(Dataset records)

Start

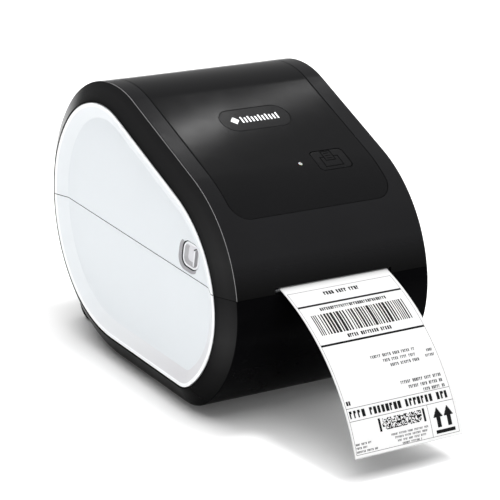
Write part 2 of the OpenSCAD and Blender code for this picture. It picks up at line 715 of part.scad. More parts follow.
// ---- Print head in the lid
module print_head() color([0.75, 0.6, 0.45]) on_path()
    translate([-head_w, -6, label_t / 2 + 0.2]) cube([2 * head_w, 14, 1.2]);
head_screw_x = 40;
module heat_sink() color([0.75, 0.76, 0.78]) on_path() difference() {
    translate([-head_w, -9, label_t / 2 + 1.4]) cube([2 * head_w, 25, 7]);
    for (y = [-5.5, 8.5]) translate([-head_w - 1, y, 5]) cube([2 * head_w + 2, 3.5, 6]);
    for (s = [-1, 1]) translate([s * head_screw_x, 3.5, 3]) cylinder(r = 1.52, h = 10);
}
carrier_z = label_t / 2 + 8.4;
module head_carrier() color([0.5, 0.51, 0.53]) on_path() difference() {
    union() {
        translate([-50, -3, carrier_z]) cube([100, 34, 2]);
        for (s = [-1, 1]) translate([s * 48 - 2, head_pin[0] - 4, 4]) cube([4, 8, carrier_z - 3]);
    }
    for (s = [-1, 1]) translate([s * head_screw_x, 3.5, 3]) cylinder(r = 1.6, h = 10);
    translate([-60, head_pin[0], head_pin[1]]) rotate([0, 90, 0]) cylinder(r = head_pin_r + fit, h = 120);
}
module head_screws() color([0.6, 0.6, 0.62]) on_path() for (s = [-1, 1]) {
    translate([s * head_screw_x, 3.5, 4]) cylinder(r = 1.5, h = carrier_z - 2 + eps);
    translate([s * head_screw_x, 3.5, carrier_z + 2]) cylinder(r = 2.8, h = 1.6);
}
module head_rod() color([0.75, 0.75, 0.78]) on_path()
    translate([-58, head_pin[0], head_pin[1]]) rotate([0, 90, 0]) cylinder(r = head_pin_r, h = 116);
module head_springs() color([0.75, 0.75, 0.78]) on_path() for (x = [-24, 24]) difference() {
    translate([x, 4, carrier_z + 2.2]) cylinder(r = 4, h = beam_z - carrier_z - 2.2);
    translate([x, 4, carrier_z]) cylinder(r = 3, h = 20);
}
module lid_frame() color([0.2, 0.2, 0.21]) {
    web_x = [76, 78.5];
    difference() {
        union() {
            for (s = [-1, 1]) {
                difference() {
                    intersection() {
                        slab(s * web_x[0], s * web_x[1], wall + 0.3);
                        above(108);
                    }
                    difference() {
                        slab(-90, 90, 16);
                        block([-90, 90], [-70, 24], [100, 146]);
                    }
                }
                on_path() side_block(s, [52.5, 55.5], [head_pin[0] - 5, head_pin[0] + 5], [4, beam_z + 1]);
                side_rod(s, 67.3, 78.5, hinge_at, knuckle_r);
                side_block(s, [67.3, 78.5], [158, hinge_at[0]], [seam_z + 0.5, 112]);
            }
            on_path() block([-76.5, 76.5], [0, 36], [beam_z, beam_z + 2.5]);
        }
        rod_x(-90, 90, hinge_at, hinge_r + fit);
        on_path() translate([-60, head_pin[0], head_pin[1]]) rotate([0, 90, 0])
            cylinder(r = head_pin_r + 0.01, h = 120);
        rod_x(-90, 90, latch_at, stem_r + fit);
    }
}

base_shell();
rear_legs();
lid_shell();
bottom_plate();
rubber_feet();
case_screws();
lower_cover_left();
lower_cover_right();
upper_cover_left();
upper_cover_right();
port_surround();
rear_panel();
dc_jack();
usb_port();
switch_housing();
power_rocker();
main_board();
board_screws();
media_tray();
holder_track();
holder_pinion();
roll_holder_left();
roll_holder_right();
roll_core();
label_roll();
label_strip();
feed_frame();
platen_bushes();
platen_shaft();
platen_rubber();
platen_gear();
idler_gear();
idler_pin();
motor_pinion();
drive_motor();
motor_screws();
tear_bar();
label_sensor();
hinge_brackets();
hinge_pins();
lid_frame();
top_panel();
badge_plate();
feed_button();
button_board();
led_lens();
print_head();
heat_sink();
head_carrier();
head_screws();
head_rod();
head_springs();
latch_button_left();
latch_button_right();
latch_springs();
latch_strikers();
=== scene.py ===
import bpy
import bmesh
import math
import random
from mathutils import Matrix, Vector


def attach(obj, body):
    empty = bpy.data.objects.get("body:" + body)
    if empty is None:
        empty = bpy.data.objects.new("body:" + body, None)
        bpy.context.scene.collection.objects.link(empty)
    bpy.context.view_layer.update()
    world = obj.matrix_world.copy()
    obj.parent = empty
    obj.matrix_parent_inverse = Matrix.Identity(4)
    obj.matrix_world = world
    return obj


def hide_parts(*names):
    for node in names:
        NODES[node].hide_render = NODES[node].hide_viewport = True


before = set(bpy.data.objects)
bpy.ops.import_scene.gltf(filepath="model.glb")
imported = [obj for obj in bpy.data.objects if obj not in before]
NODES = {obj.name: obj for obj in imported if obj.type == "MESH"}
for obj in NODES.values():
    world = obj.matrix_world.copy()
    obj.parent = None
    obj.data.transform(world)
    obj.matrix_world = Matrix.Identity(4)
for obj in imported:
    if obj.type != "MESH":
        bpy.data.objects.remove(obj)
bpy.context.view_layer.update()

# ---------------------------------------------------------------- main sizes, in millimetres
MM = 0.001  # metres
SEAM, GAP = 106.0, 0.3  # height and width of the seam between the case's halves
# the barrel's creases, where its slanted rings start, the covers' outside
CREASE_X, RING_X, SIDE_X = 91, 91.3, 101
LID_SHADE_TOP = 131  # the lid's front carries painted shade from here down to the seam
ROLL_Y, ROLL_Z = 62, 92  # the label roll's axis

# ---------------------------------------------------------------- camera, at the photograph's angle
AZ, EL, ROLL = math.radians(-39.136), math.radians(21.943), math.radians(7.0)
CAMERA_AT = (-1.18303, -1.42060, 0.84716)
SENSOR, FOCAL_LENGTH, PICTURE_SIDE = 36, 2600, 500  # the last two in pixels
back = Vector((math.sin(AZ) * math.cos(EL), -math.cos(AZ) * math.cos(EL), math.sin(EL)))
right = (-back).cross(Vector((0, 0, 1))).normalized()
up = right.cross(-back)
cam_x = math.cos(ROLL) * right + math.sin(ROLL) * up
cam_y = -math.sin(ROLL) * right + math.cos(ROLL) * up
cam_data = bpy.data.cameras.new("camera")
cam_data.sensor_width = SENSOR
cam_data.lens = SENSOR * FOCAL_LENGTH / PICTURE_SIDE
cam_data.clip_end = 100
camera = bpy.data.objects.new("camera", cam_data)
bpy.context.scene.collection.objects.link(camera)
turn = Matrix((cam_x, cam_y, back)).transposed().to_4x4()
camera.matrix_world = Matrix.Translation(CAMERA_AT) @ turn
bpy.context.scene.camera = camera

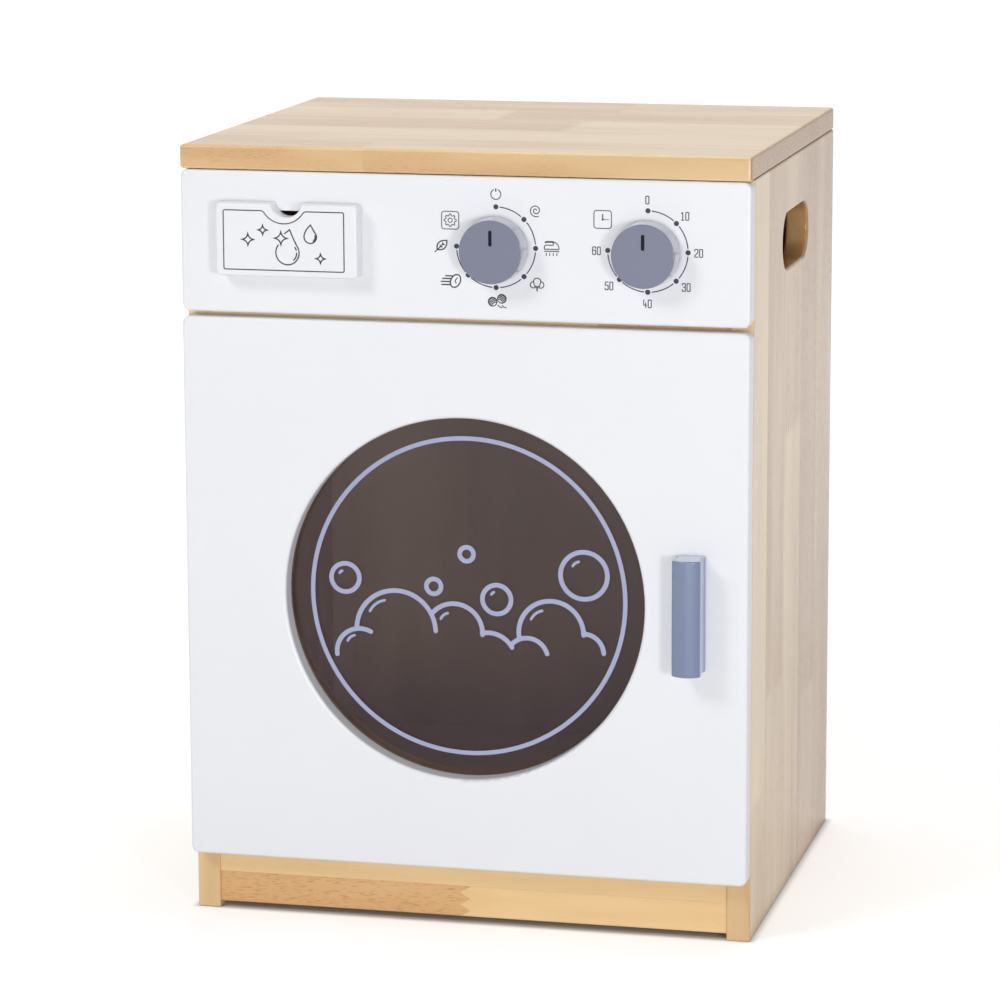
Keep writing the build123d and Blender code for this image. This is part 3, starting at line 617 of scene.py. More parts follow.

End

GOAL OF THE EXERCISE ->
Extract exactly and only these lines: the line containing "base_shell();", the line containing "obj.matrix_world = Matrix.Identity(4)", and every line between them.

RESPONSE ->
base_shell();
rear_legs();
lid_shell();
bottom_plate();
rubber_feet();
case_screws();
lower_cover_left();
lower_cover_right();
upper_cover_left();
upper_cover_right();
port_surround();
rear_panel();
dc_jack();
usb_port();
switch_housing();
power_rocker();
main_board();
board_screws();
media_tray();
holder_track();
holder_pinion();
roll_holder_left();
roll_holder_right();
roll_core();
label_roll();
label_strip();
feed_frame();
platen_bushes();
platen_shaft();
platen_rubber();
platen_gear();
idler_gear();
idler_pin();
motor_pinion();
drive_motor();
motor_screws();
tear_bar();
label_sensor();
hinge_brackets();
hinge_pins();
lid_frame();
top_panel();
badge_plate();
feed_button();
button_board();
led_lens();
print_head();
heat_sink();
head_carrier();
head_screws();
head_rod();
head_springs();
latch_button_left();
latch_button_right();
latch_springs();
latch_strikers();
=== scene.py ===
import bpy
import bmesh
import math
import random
from mathutils import Matrix, Vector


def attach(obj, body):
    empty = bpy.data.objects.get("body:" + body)
    if empty is None:
        empty = bpy.data.objects.new("body:" + body, None)
        bpy.context.scene.collection.objects.link(empty)
    bpy.context.view_layer.update()
    world = obj.matrix_world.copy()
    obj.parent = empty
    obj.matrix_parent_inverse = Matrix.Identity(4)
    obj.matrix_world = world
    return obj


def hide_parts(*names):
    for node in names:
        NODES[node].hide_render = NODES[node].hide_viewport = True


before = set(bpy.data.objects)
bpy.ops.import_scene.gltf(filepath="model.glb")
imported = [obj for obj in bpy.data.objects if obj not in before]
NODES = {obj.name: obj for obj in imported if obj.type == "MESH"}
for obj in NODES.values():
    world = obj.matrix_world.copy()
    obj.parent = None
    obj.data.transform(world)
    obj.matrix_world = Matrix.Identity(4)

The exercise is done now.